After 30 years of barring black students from running for class president, a Mississippi public middle school, reversed a Jim Crow era policy today and announced students of all races would be allowed to run for student government.
Students at Nettleton Middle School looking to run for class president, previously needed to maintain a B average, obtain 10 signatures from their classmates – and be white.
Rules issued last week outlined the school’s rules for seeking office. Students could run for president, vice president, secretary-treasurer and reporter, but some positions were off-limits depending on race.
In all three grades, only white students could run for president. In eighth grade black students could run for vice president and reporter. In seventh grade blacks could only run for secretary-treasurer, and in sixth grade only for reporter.
There were no assigned positions for students of other races and no mention of students who are mixed race.
The President of the United States is now eligible to be a class president in this public school in Mississippi (provided he can maintain a ‘B’ average), but he wasn’t eligible two days ago.
Mississippi has come a long way, but this country still has a long way to go. And it isn’t an accident that the modern day Bilbos share with him certain characteristics, like an uneven and undistinguished scholastic record, problems with the law, and even substance abuse. America seems to produce hucksters like Bilbo, Limbaugh, Beck, and Palin on a regular basis. The frightening thing is how easily they find success, both financially and electorally.
These people are who we thought they were.
For years, a bronze statue of him stood in the rotunda of the Mississippi state Capitol building, but it was eventually relocated to a room where the Legislative Black Caucus often meets, where Bilbo’s outstretched arm is occasionally used as a coat rack.
The best part of that clown’s Wikipedia entry.
yeah, but I wonder whose decision it was to offensively place the statue there.
I don’t know but it seems they made the best out of the situation. I do wonder why they don’t have the statue chopped off and the scrap sold off. It’s not like anyone would miss it at this point.
Probably for the same reason that Mandela kept the rugby team around.
Good post, Booman.
I put this in the comments section of some other, similarly-themed post of yours awhile back. But it’s so good, I’m going to do it again. Some of the best snark I have ever seen or heard:
Maybe they thought it was educational do limit black representation that way. I mean it’s not like there’s going to be a black governor of Mississippi. Everyone has to learn their place.
There are indeed ideals – openly and frankly stated – that must be resisted with every fiber of our being. There are some things for which we must be willing to fight, things for which we are willing to die, things for which we are willing to make someone else die. The abject subjugation of a people would be one of those things. The preservation of one’s people would be another.
I know what is required for me to take up arms and do violence, and it would be wise for everyone else to know the same for themselves – November 2012 will likely be a tipping point in this nation…
Also check out Cotton Ed Smith.
Southern voters kept sending them back so they would get enough seniority to stop whatever the rest of the Congress wanted to get done. In times of Democratic majorities, they were chairs of committees and could sit on legislation. That’s why they could be utterly corrupt and get re-elected.

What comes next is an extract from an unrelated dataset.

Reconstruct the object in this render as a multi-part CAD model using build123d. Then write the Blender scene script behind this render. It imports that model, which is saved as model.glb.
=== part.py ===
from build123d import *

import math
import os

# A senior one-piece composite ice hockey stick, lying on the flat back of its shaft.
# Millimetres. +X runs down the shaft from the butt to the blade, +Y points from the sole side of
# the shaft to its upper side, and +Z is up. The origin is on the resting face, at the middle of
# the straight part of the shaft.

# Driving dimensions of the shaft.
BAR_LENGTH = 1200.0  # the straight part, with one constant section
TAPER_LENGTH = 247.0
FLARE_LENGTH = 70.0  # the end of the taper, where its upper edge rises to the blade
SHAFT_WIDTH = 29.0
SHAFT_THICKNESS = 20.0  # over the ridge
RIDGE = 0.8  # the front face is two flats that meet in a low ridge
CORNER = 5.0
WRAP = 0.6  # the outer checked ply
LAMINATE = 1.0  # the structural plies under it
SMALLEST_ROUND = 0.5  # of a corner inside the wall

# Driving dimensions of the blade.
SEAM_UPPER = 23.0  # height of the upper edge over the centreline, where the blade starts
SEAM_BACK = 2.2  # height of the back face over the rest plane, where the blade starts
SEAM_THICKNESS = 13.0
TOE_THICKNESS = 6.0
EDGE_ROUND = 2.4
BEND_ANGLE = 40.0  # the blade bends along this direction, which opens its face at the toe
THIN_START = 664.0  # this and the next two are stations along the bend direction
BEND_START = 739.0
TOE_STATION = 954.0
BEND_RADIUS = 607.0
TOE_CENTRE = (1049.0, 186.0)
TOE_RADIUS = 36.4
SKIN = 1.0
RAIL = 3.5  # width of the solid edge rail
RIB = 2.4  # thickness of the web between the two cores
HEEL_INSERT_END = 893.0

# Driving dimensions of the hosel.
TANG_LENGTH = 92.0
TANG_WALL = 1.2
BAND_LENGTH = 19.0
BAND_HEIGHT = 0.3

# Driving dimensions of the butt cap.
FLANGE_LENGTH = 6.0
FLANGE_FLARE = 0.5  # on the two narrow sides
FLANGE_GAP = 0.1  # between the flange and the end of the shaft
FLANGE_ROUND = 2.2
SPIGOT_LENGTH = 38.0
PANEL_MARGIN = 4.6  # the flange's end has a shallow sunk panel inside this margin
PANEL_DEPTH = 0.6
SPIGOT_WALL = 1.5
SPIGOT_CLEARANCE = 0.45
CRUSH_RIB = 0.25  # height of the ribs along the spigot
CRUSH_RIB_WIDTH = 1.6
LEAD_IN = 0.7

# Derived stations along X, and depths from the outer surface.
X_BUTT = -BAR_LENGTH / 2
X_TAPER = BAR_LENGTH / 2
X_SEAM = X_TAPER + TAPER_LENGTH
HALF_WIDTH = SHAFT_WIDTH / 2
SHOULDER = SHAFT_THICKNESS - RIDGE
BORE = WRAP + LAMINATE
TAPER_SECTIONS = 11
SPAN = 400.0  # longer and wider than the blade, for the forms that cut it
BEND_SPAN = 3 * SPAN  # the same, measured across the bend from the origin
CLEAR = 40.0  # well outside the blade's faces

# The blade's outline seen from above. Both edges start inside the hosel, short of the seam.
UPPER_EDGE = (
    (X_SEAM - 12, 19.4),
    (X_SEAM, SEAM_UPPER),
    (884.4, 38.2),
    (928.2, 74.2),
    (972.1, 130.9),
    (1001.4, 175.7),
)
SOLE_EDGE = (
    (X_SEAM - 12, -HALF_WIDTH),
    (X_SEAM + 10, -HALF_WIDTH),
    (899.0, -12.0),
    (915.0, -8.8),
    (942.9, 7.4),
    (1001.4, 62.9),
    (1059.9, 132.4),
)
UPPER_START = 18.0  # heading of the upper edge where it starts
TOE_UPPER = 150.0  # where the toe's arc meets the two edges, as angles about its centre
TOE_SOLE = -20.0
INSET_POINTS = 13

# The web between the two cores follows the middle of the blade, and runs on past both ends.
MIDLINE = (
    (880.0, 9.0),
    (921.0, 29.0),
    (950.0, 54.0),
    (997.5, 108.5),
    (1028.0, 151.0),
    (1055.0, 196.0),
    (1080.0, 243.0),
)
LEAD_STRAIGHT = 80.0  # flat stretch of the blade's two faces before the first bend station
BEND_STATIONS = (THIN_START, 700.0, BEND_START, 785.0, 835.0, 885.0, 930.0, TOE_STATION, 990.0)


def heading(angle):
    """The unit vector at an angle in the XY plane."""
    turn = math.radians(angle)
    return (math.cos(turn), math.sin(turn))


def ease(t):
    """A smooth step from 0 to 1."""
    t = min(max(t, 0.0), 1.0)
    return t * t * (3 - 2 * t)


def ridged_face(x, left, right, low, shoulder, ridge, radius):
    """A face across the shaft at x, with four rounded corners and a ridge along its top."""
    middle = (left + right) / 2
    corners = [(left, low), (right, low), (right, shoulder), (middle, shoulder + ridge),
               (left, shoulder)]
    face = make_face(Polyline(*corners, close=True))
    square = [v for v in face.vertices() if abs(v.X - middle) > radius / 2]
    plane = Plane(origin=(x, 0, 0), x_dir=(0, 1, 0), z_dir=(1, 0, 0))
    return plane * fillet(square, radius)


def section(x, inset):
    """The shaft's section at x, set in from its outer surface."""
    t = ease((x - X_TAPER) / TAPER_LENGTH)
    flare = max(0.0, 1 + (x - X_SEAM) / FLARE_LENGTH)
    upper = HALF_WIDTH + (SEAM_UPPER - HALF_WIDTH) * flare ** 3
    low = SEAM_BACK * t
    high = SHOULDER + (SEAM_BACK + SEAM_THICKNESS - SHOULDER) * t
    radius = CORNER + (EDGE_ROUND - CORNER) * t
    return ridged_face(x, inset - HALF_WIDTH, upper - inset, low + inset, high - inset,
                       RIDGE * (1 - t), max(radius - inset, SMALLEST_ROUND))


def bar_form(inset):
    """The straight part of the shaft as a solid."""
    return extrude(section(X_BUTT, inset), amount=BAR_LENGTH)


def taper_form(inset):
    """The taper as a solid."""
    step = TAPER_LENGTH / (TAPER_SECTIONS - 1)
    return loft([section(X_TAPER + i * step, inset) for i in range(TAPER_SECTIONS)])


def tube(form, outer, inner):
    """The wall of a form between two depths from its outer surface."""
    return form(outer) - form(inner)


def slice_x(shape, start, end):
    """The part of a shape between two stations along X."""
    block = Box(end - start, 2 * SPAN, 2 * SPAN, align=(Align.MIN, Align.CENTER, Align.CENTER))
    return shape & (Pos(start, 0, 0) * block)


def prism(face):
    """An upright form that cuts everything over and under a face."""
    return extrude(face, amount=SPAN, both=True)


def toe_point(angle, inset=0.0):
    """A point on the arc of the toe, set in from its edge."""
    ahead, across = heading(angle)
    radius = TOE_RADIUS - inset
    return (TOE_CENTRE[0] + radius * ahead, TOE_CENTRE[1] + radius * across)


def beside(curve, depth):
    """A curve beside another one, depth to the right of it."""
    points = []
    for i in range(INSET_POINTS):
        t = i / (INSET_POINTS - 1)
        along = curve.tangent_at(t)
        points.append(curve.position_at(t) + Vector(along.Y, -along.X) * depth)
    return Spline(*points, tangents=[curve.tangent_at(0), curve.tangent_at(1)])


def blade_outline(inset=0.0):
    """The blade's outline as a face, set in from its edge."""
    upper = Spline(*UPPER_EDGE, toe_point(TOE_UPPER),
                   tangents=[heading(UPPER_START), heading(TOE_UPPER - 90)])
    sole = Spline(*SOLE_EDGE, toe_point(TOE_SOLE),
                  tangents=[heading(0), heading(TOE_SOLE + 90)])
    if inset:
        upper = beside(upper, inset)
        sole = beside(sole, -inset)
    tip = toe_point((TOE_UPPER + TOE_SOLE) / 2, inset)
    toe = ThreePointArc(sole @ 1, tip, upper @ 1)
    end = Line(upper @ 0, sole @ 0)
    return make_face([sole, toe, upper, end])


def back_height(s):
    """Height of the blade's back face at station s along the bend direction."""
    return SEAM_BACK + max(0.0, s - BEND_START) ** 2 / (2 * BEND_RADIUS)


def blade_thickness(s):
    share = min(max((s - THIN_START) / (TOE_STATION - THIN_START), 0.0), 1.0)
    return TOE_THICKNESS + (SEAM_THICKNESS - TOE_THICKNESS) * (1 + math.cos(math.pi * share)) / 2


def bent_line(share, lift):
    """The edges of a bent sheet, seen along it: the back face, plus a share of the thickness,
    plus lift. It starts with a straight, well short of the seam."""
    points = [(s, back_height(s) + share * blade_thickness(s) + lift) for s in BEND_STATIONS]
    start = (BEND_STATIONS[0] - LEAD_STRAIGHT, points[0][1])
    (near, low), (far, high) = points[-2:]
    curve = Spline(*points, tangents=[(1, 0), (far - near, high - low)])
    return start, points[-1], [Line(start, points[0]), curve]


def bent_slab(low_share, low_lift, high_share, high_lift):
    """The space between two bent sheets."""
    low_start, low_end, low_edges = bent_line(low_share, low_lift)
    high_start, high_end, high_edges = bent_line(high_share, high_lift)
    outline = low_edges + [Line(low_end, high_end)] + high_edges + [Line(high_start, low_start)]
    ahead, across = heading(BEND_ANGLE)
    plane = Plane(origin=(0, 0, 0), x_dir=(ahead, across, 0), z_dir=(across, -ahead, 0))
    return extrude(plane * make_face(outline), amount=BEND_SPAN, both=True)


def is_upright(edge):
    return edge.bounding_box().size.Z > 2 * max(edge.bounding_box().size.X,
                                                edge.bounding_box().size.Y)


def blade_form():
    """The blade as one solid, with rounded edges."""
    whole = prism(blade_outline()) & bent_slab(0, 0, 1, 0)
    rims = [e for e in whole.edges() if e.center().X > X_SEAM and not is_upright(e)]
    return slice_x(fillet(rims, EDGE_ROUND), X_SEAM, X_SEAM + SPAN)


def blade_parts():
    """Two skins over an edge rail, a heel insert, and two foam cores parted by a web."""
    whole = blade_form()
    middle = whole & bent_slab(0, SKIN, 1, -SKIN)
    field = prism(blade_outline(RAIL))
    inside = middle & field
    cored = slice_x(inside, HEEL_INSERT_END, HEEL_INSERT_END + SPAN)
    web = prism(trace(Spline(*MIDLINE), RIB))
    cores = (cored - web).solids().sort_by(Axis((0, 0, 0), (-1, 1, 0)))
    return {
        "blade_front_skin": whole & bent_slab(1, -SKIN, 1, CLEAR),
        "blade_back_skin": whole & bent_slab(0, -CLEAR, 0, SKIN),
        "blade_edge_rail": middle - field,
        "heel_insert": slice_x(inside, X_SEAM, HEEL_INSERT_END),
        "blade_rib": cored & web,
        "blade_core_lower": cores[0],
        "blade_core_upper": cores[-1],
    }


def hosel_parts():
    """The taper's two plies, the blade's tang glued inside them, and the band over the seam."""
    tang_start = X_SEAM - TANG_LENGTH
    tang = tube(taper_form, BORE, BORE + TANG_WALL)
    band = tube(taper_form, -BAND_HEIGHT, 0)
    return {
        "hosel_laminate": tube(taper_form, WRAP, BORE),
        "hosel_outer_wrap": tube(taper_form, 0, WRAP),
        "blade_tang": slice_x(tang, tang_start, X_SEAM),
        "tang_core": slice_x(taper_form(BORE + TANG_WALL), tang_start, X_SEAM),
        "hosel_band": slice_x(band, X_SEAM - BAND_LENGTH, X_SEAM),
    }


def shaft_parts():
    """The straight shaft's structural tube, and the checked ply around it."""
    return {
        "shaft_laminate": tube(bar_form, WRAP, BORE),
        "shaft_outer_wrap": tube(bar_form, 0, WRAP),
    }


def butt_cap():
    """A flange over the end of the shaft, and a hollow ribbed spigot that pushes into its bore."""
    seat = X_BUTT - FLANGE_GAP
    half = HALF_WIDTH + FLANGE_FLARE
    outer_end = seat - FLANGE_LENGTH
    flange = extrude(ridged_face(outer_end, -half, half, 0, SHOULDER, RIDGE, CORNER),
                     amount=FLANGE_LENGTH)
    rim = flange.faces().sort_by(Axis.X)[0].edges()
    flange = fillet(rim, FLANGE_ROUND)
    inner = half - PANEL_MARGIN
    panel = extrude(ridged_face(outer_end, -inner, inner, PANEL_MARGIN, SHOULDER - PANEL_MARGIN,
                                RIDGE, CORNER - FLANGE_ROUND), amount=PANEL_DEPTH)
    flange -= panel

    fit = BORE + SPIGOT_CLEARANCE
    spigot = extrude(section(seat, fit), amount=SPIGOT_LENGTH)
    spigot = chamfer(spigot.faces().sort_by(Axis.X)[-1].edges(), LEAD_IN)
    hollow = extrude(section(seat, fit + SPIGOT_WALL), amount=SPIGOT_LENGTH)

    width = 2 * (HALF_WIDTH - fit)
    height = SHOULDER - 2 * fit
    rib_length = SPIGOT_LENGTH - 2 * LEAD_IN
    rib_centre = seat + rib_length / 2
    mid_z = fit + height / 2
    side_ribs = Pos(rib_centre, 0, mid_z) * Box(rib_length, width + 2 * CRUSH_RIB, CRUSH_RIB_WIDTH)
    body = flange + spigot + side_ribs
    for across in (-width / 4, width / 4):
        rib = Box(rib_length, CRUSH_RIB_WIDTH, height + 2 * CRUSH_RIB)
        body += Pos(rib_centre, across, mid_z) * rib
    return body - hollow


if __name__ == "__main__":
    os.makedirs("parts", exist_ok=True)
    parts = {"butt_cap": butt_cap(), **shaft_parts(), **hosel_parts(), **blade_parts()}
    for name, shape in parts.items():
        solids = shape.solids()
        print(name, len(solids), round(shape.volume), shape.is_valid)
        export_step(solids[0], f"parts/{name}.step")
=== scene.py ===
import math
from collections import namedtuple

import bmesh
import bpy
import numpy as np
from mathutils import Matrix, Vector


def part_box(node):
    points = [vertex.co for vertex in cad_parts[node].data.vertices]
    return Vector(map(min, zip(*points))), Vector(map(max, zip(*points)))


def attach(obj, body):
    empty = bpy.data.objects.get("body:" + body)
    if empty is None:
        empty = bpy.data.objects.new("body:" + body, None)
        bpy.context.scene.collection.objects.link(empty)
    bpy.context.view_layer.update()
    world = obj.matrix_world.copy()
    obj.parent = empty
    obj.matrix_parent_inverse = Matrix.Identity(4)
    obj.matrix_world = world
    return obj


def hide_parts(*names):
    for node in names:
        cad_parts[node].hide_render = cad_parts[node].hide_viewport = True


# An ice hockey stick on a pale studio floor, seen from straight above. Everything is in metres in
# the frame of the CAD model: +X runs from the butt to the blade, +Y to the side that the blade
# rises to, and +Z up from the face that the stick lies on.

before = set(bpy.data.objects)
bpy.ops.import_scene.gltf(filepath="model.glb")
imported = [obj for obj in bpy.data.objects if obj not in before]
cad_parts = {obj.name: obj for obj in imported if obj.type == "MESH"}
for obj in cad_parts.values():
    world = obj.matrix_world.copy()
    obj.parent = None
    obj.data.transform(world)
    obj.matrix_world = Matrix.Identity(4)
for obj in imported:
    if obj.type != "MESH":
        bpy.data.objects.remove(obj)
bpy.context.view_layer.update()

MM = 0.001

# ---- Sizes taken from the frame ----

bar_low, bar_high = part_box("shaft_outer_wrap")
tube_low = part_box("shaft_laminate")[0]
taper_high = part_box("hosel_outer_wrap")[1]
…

A while back kos was running his rhetorical mouth and dismissed Mississippians partisan ID as some holdover from the Dixiecrat era. He was wrong. There is an underlying demographic shift and the under 15 population in Mississippi (IIRC Georgia as well) is now majority-minority.
MSNBC has a very different write-up of the Miss. middle school: http://www.msnbc.msn.com/id/38880820/ns/us_news-life/
If this is accurate (and I find it much more believable than the ABC version), then we’re talking about a well-meaning policy here.